What if I don’t? What if this was never my goal? Do they even know that I truly, from the bottom of my heart, couldn’t care less about home decor and the so-called proper technique to washing dishes? Right now, I’m just throwing things around, trying to find what makes me comfortable and at home, but nothing else?

You know, I would kill for someone to ask me about how I am, what TV show I’m watching, what book I’m reading, what I thought about the latest Avengers movie.

I’d kill for someone to remember that long before Ahmad came along, I was my own person- and I still am.

Damned if you do and damned if you don’t.

16 Comments Add yours

  1. baliinfoblog says:

    i love this!! Its so true. I avoided the whole big wedding thing, but all the other questions about babies etc came straight after. It will get better I promise. Just stay true to who you are. How are you by the way, and what are you reading?

  2. artman413 says:

    Oof…that’s a heavy one.

    I personally prefer to view people as individuals rather than couples. Even my two closes friends, who are married to each other, are two distinct people to me.

    In that vein, it’s a little frustrating for me to deal with my brother and his girlfriend sometimes because I think he does allow himself to get lost in her.

    It sucks that people are trying to diminish such a bright personality under the shade of ‘marriage’. Personally, I’d love to ask you about the new Avengers film, but I haven’t had a chance to see it yet.

    1. TK says:

      I guess you need to slightly nudge your brother to remember he was his own person before he met his girlfriend- if it bothers you that much.

      I tend to not get into the business of my couple friends, only asking how the other person is but nothing more.

      I am glad I have this blog up and running to be able to vent, otherwise I would allow society to break me or change me. But it isnt going to happen.

      Ps: the film was awesome!

  3. AhmadF says:

    We’re gonna go see the movie!

  4. lucydanvers says:

    This was an amazing post! I know exactly how you feel! I’m dating, and my family constantly tells me if I do not provide my husband one day with children I will be alone in this world. They also say if I do not want to get married I will always be alone.The constant assumptions that my degree is for nothing and that I must be content to stay at home and have children is degrading. I can only imagine how frustrated you must get. It’s great that you have written these thoughts down, too many people are afraid to verbalise how judgemental and sexist society really is, and how gender roles become more apparent upon reaching adulthood. Don’t ever change who you are and continue to be strong-willed against the strong patriarchal society when and if it tries to mould you into someone you are not.

  5. finkelstein says:

    If you get through this one, you may be seasoned enough for the baby thing, which is essentially the same thing all over.
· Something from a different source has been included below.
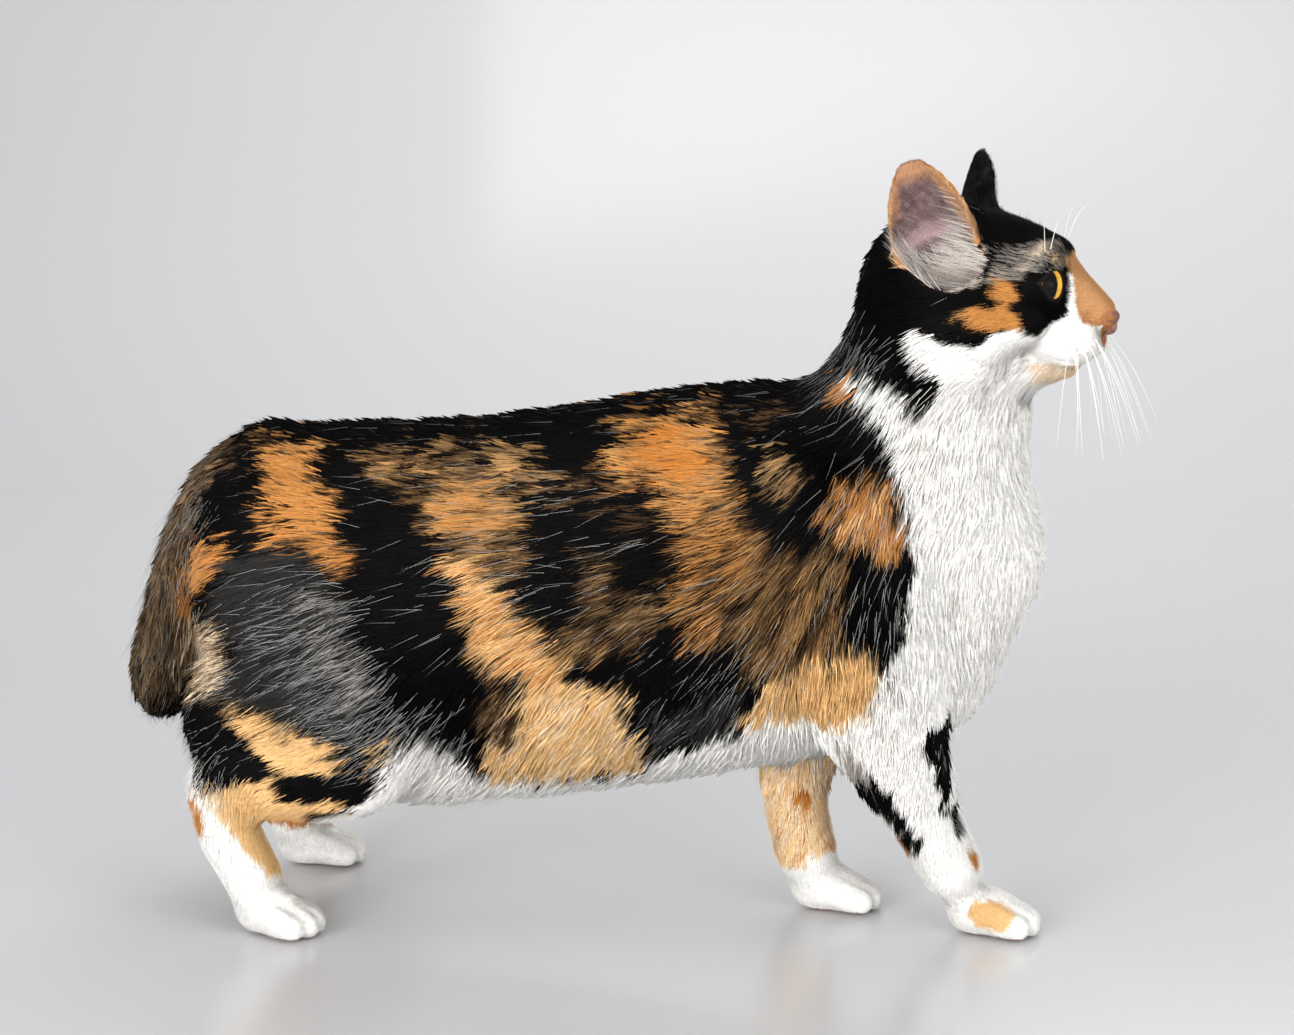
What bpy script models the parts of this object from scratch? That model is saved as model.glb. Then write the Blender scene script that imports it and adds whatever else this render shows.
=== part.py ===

Don’t let them ruin what you and your fiancé have. You’re getting married for your love for him, and his love for you. It will last longer than this whining. I was engaged for only 3 months, so the suffering was short enough. Hang in there.

    1. TK says:

      Thank you for this. What doesn’t kill you only makes you stronger, as they say. I don’t think these comments will be able to break through the relationship we have. However someone has to talk about the pressures society places on us to take on the role of the typical wife-which is not me at all.

  6. Uday says:

    Seriously, I don’t really understand why people give so much importance to wedding, when it’s the marriage that’s more important! In our country, weddings go on for multiple days and I dread the day I may have to go through it all! I’d kill to have a simple ceremony just the people who matter to us.

    Anyway, I appreciate you even more as a person after reading this post. You surely are an inspiration. And btw, I hope you write a post on what you thought about the Avengers movie 🙂

    1. TK says:

      Thanks Uday! Very kind of you to say!

      I hope you can break with tradition when the day comes and do what makes you and your bride happy. I’m trying to do this to some extent but I hope it won’t backfire on us. I agree that we aren’t taught to value the marriage as much as we value the wedding and the obnoxious acts of showing off!

      Ps: I saw The Avengers yesterday and it was awesome!!! I’m very much a fan of the MCU!

  7. It is a difficult hurdle to overcome – being paired to someone for your own identity. I think it’s just easier for people to compartmentalize everyone. It helps them, but it diminishes the person. When you do have children, if you do have children, you enter another compartment. And, it gets really creepy with the whole “they have an all access-pass to my life and actions” when you’re pregnant or have your small one with you in the first couple of years.

    1. TK says:

      Uh oh! Thanks for the heads-up! I think we will wait on the children part just to allow ourselves to recover from all the “investigations” we are being put through right now.

  8. HumaAq says:

    Wow.. Wait till you get married, everyone expects you to be perfect and know everything at once! Oops sorry don’t wanna scare you.. And besides I’m sure your husband’s support will be best.
    You have written is so beautifully.. The struggles and expectations of everyone for you to answer them all..

    1. TK says:

      Nah you didn’t scare me at all! I honestly don’t know what I would do without his support. It keeps me going.

      Thank you for always reading, I’m glad I can express these feelings that are almost unspoken of.

      1. HumaAq says:

        It’s fun reading and being on this ride with you. Brings back memories as well:)

  9. Being your own person, retaining your individuality and having space to do your own thing is so important in marriage. They are as important as being flexible in thought towards the principal person of interest. After 35 years of marriage my wife and I are still the best of mates whilst still having our own interests and individuality. Everything else we share and after all those years have remained totally true to each other.
    Tolerance and patience and also essential ingredients.

    I’m sure your life together will be the same as ours.

    1. TK says:

      What a beautiful thought! I hope so too.

      I will take your advice to heart, that is a promise. I am truly lucky that my partner is extremely supportive of my individuality as I am of his. However the problem is with society’s perception towards married women- which we are slowly trying to change.